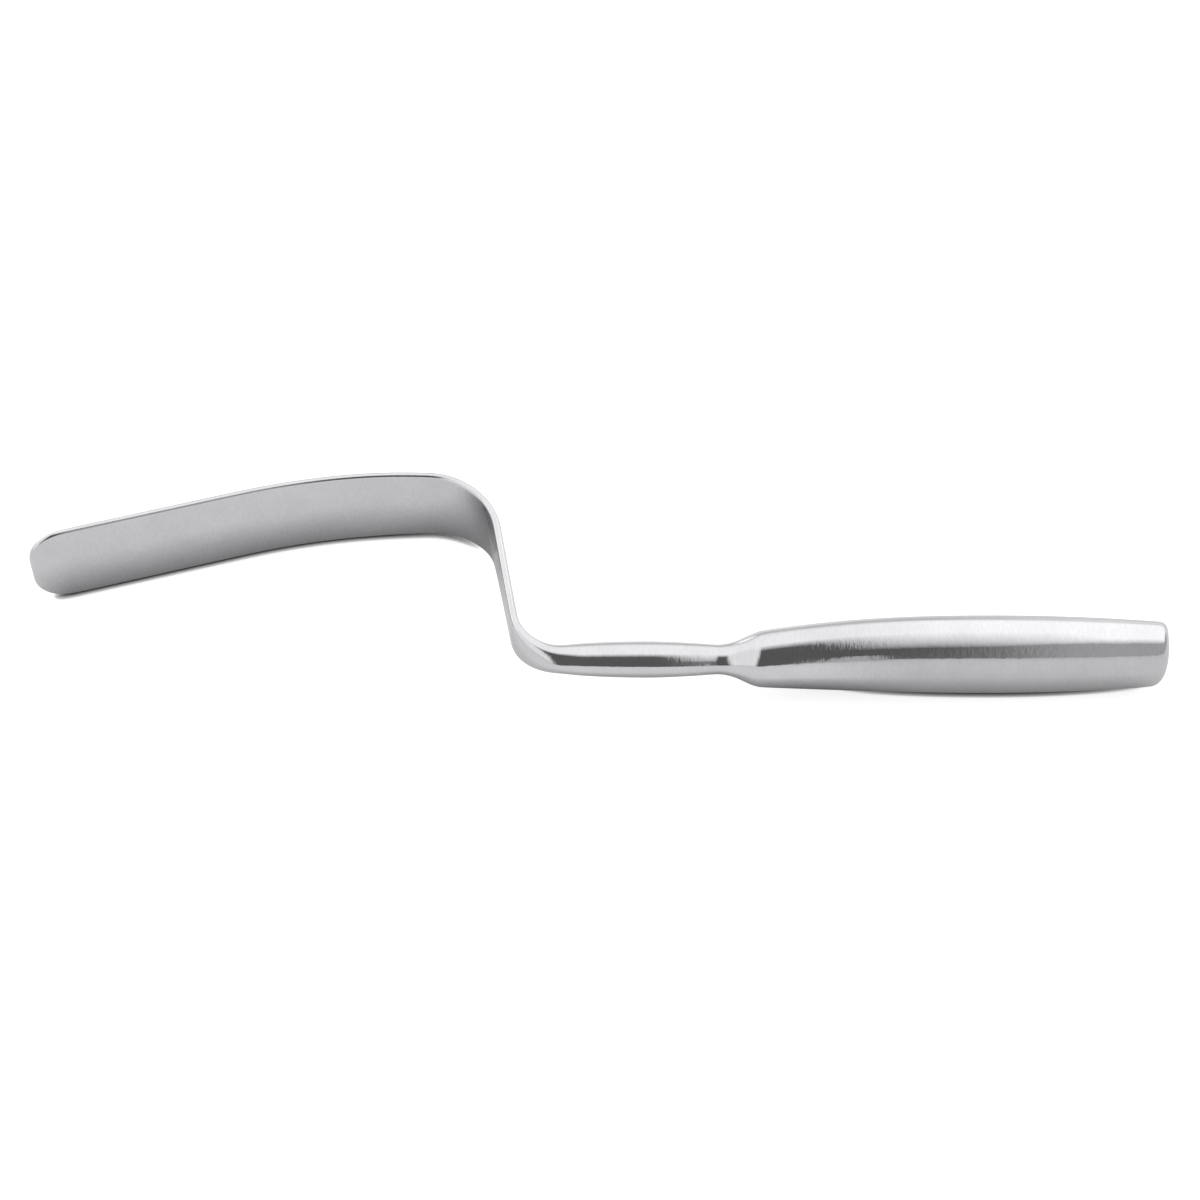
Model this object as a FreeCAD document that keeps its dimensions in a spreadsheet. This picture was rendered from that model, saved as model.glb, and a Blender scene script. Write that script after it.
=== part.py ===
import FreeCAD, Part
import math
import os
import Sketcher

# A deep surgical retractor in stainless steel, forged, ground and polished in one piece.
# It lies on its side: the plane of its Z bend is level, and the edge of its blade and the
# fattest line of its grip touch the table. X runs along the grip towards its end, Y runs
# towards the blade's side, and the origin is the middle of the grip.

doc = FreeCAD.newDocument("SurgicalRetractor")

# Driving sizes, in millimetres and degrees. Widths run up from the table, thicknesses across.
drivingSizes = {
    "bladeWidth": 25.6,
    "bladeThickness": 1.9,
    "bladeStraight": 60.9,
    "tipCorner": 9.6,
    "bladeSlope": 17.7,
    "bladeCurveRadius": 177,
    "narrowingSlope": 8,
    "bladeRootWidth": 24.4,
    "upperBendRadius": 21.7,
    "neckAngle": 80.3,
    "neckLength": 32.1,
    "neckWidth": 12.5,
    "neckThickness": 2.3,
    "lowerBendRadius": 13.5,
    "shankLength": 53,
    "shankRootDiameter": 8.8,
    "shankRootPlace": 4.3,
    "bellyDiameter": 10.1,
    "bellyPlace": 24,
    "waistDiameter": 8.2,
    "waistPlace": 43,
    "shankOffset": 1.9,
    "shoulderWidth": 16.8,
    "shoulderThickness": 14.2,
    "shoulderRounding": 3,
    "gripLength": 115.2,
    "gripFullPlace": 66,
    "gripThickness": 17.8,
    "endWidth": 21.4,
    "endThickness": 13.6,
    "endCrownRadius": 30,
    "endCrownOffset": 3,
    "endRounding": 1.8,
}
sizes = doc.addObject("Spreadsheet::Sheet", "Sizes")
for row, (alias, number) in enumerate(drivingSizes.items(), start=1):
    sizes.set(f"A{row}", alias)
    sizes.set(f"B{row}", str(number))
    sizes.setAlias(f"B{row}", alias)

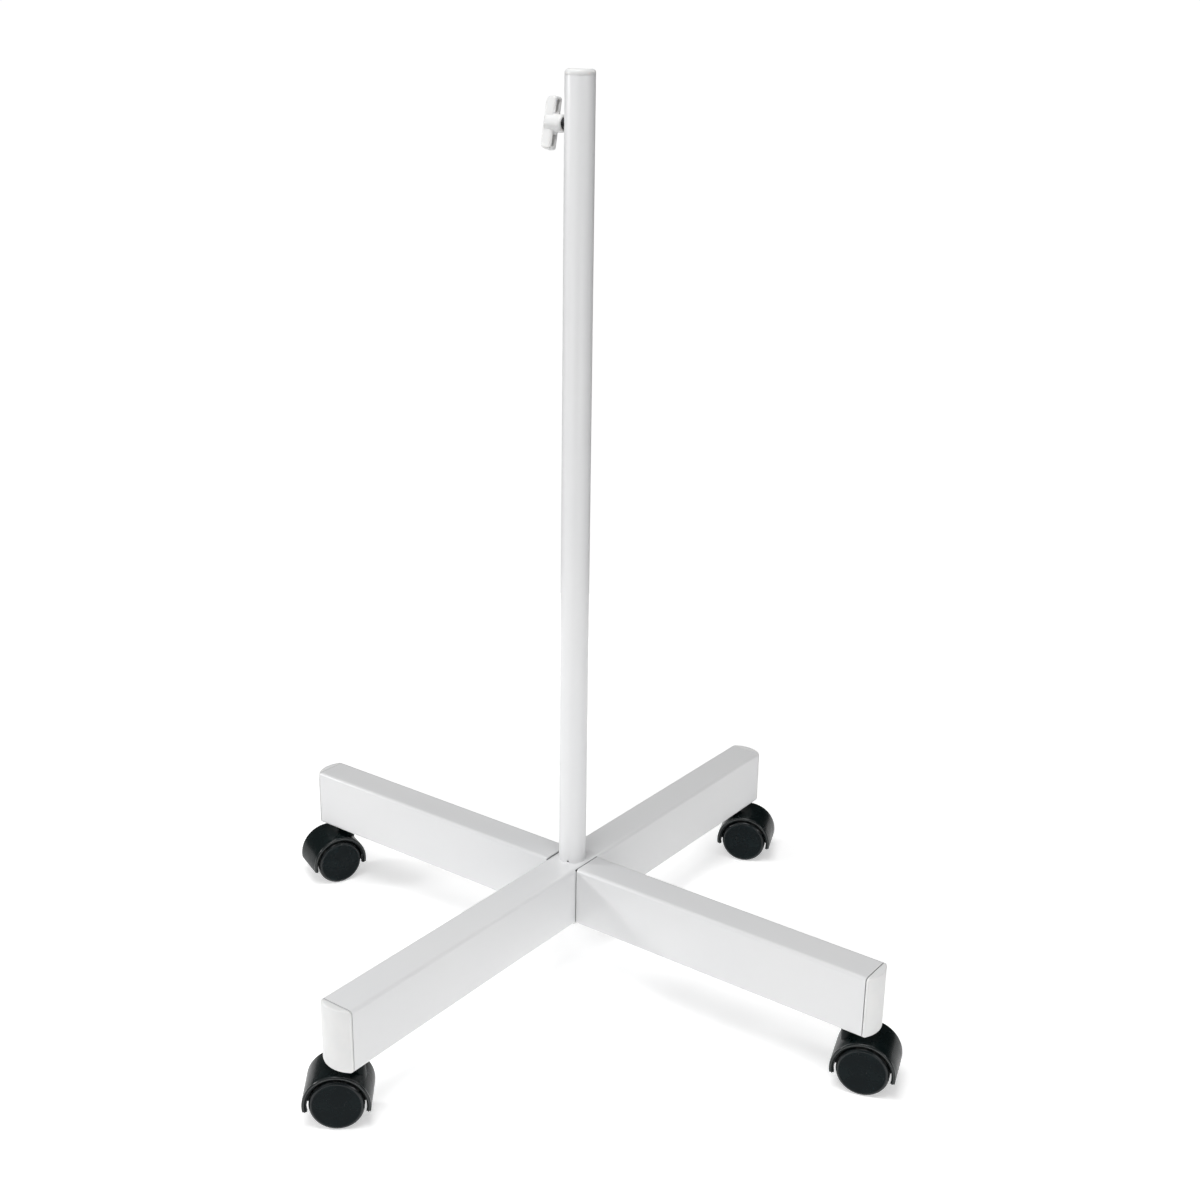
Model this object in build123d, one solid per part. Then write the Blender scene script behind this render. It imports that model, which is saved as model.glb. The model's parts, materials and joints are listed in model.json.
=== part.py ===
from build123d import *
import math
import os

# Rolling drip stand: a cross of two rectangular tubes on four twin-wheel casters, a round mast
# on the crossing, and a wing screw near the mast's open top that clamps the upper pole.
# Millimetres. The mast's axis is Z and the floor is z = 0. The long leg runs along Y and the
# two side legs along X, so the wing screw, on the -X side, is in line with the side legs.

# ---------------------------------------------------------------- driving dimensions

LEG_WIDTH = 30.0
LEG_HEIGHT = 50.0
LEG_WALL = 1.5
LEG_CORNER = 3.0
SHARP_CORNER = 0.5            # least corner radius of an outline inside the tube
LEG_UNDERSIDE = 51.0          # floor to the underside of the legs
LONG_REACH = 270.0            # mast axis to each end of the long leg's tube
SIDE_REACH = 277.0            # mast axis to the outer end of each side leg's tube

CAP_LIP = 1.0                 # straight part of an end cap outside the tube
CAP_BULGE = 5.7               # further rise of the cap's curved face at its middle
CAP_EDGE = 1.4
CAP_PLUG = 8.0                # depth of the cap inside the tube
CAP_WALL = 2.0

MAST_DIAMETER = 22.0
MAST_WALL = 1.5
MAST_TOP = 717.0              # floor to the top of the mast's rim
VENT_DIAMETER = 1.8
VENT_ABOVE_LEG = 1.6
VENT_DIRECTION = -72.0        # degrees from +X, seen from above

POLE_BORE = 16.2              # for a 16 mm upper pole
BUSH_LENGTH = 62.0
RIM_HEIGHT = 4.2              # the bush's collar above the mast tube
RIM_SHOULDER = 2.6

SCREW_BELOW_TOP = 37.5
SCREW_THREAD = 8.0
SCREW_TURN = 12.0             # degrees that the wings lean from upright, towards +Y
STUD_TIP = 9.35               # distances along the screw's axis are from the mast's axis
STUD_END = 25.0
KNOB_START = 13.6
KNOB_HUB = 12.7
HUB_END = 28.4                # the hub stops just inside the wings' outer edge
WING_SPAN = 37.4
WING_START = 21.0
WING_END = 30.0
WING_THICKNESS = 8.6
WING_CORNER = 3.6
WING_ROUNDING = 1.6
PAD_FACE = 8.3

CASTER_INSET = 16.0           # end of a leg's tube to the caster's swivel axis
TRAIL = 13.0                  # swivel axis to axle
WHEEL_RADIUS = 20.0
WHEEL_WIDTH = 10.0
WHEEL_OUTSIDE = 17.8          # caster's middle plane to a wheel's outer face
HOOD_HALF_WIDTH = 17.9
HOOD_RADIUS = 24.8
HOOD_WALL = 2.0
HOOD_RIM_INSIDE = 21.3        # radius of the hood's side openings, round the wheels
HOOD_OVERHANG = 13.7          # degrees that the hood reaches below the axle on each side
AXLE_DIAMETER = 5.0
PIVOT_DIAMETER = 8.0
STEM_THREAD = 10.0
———
Print every line of the records exactly. Omit nothing.

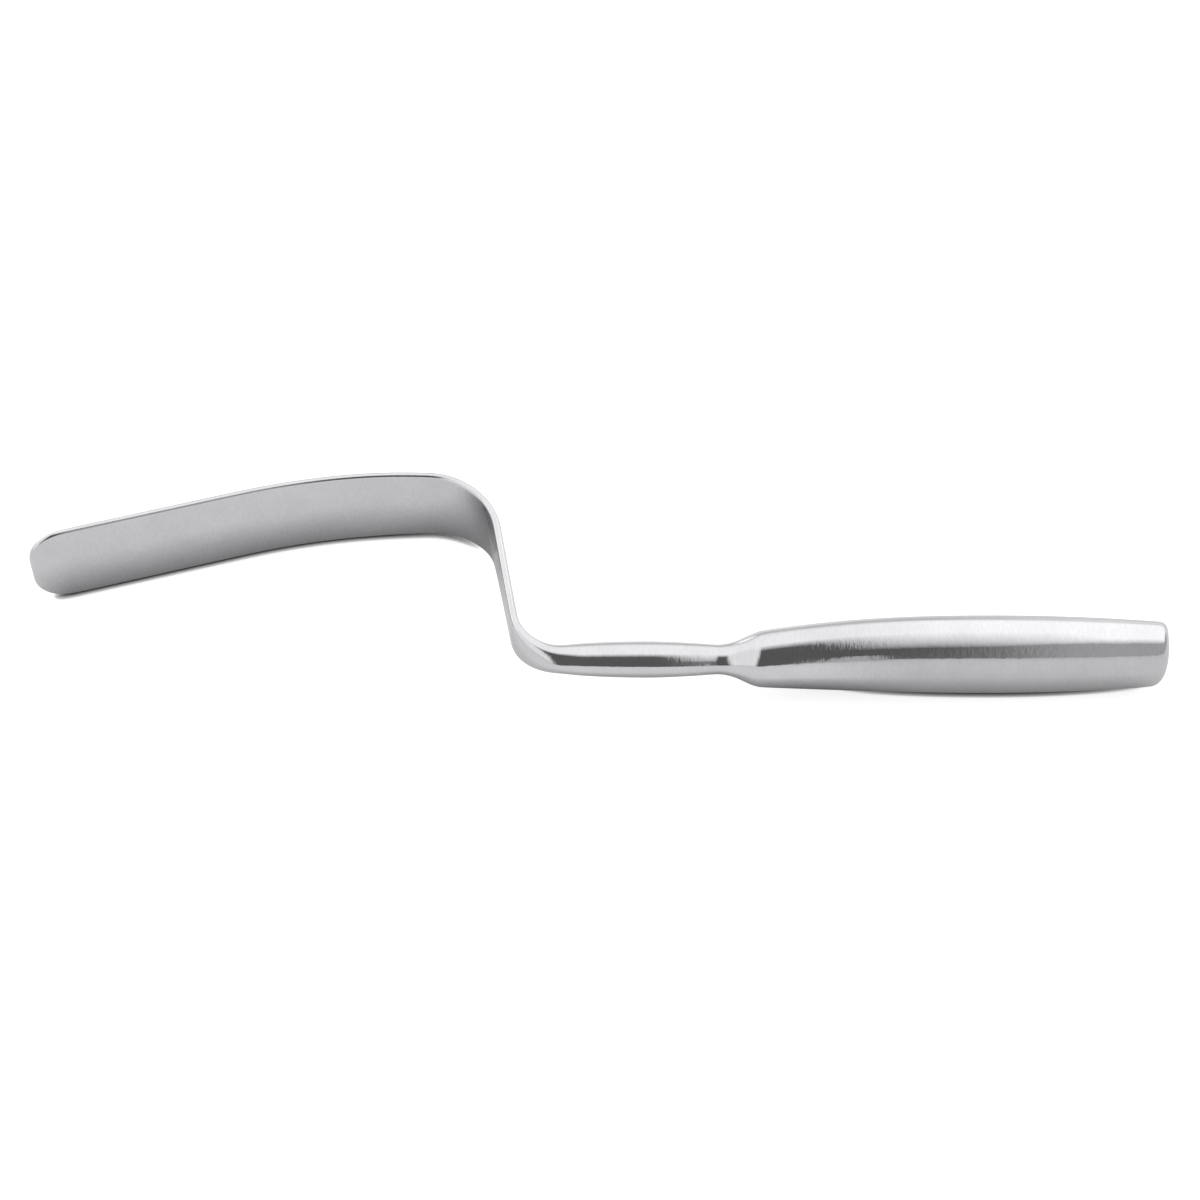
Model this object as a FreeCAD document that keeps its dimensions in a spreadsheet. This picture was rendered from that model, saved as model.glb, and a Blender scene script. Write that script after it.
=== part.py ===
import FreeCAD, Part
import math
import os
import Sketcher

# A deep surgical retractor in stainless steel, forged, ground and polished in one piece.
# It lies on its side: the plane of its Z bend is level, and the edge of its blade and the
# fattest line of its grip touch the table. X runs along the grip towards its end, Y runs
# towards the blade's side, and the origin is the middle of the grip.

doc = FreeCAD.newDocument("SurgicalRetractor")

# Driving sizes, in millimetres and degrees. Widths run up from the table, thicknesses across.
drivingSizes = {
    "bladeWidth": 25.6,
    "bladeThickness": 1.9,
    "bladeStraight": 60.9,
    "tipCorner": 9.6,
    "bladeSlope": 17.7,
    "bladeCurveRadius": 177,
    "narrowingSlope": 8,
    "bladeRootWidth": 24.4,
    "upperBendRadius": 21.7,
    "neckAngle": 80.3,
    "neckLength": 32.1,
    "neckWidth": 12.5,
    "neckThickness": 2.3,
    "lowerBendRadius": 13.5,
    "shankLength": 53,
    "shankRootDiameter": 8.8,
    "shankRootPlace": 4.3,
    "bellyDiameter": 10.1,
    "bellyPlace": 24,
    "waistDiameter": 8.2,
    "waistPlace": 43,
    "shankOffset": 1.9,
    "shoulderWidth": 16.8,
    "shoulderThickness": 14.2,
    "shoulderRounding": 3,
    "gripLength": 115.2,
    "gripFullPlace": 66,
    "gripThickness": 17.8,
    "endWidth": 21.4,
    "endThickness": 13.6,
    "endCrownRadius": 30,
    "endCrownOffset": 3,
    "endRounding": 1.8,
}
sizes = doc.addObject("Spreadsheet::Sheet", "Sizes")
for row, (alias, number) in enumerate(drivingSizes.items(), start=1):
    sizes.set(f"A{row}", alias)
    sizes.set(f"B{row}", str(number))
    sizes.setAlias(f"B{row}", alias)

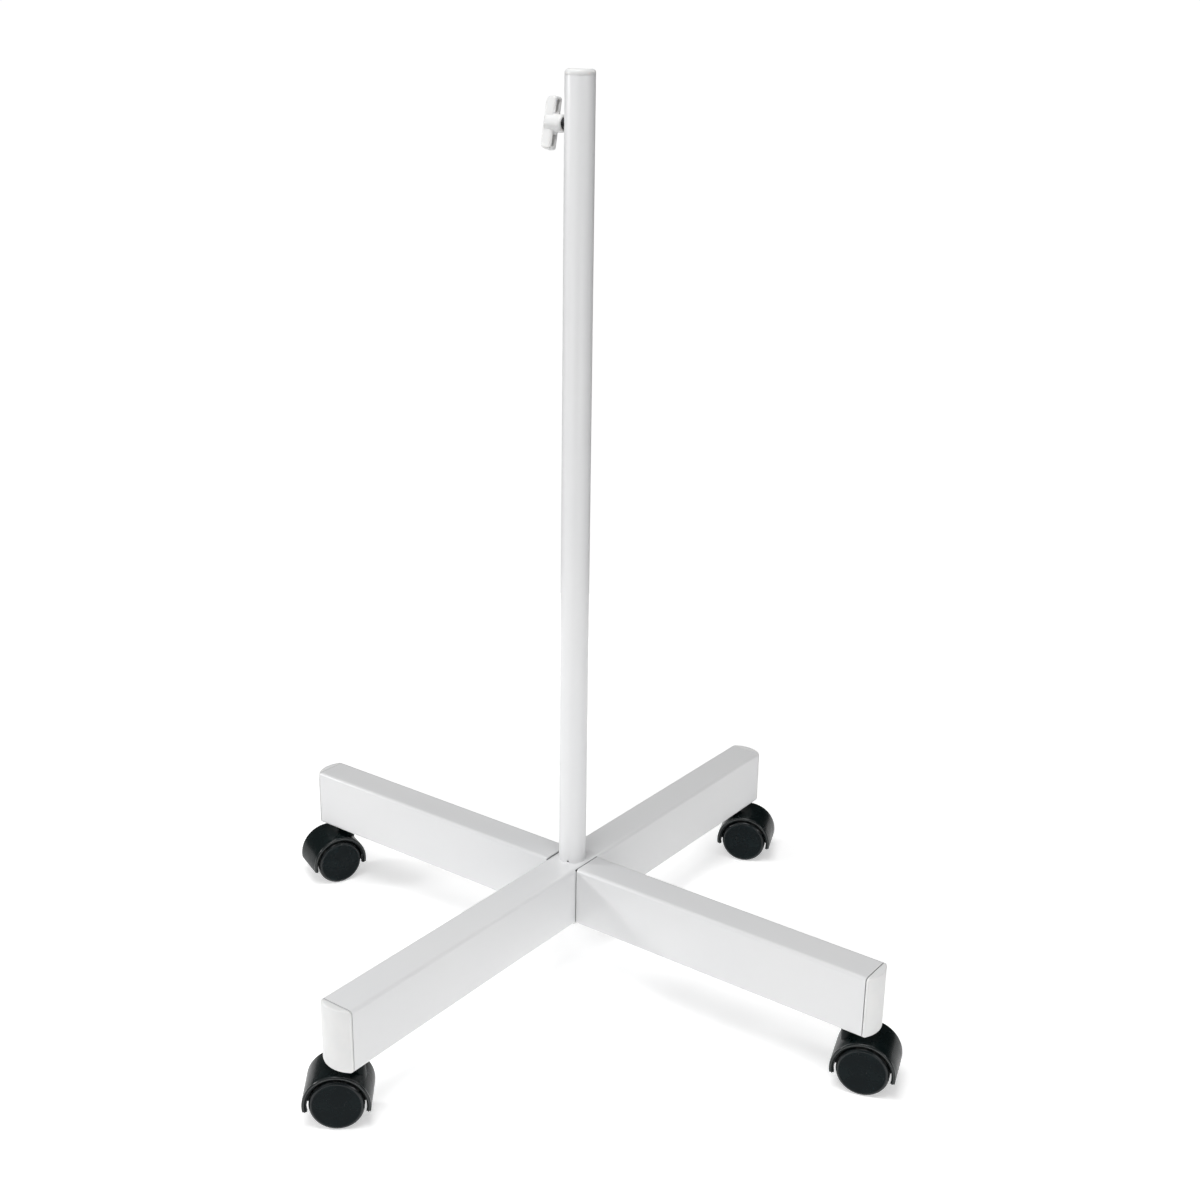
Model this object in build123d, one solid per part. Then write the Blender scene script behind this render. It imports that model, which is saved as model.glb. The model's parts, materials and joints are listed in model.json.
=== part.py ===
from build123d import *
import math
import os

# Rolling drip stand: a cross of two rectangular tubes on four twin-wheel casters, a round mast
# on the crossing, and a wing screw near the mast's open top that clamps the upper pole.
# Millimetres. The mast's axis is Z and the floor is z = 0. The long leg runs along Y and the
# two side legs along X, so the wing screw, on the -X side, is in line with the side legs.

# ---------------------------------------------------------------- driving dimensions

LEG_WIDTH = 30.0
LEG_HEIGHT = 50.0
LEG_WALL = 1.5
LEG_CORNER = 3.0
SHARP_CORNER = 0.5            # least corner radius of an outline inside the tube
LEG_UNDERSIDE = 51.0          # floor to the underside of the legs
LONG_REACH = 270.0            # mast axis to each end of the long leg's tube
SIDE_REACH = 277.0            # mast axis to the outer end of each side leg's tube

CAP_LIP = 1.0                 # straight part of an end cap outside the tube
CAP_BULGE = 5.7               # further rise of the cap's curved face at its middle
CAP_EDGE = 1.4
CAP_PLUG = 8.0                # depth of the cap inside the tube
CAP_WALL = 2.0

MAST_DIAMETER = 22.0
MAST_WALL = 1.5
MAST_TOP = 717.0              # floor to the top of the mast's rim
VENT_DIAMETER = 1.8
VENT_ABOVE_LEG = 1.6
VENT_DIRECTION = -72.0        # degrees from +X, seen from above

POLE_BORE = 16.2              # for a 16 mm upper pole
BUSH_LENGTH = 62.0
RIM_HEIGHT = 4.2              # the bush's collar above the mast tube
RIM_SHOULDER = 2.6

SCREW_BELOW_TOP = 37.5
SCREW_THREAD = 8.0
SCREW_TURN = 12.0             # degrees that the wings lean from upright, towards +Y
STUD_TIP = 9.35               # distances along the screw's axis are from the mast's axis
STUD_END = 25.0
KNOB_START = 13.6
KNOB_HUB = 12.7
HUB_END = 28.4                # the hub stops just inside the wings' outer edge
WING_SPAN = 37.4
WING_START = 21.0
WING_END = 30.0
WING_THICKNESS = 8.6
WING_CORNER = 3.6
WING_ROUNDING = 1.6
PAD_FACE = 8.3

CASTER_INSET = 16.0           # end of a leg's tube to the caster's swivel axis
TRAIL = 13.0                  # swivel axis to axle
WHEEL_RADIUS = 20.0
WHEEL_WIDTH = 10.0
WHEEL_OUTSIDE = 17.8          # caster's middle plane to a wheel's outer face
HOOD_HALF_WIDTH = 17.9
HOOD_RADIUS = 24.8
HOOD_WALL = 2.0
HOOD_RIM_INSIDE = 21.3        # radius of the hood's side openings, round the wheels
HOOD_OVERHANG = 13.7          # degrees that the hood reaches below the axle on each side
AXLE_DIAMETER = 5.0
PIVOT_DIAMETER = 8.0
STEM_THREAD = 10.0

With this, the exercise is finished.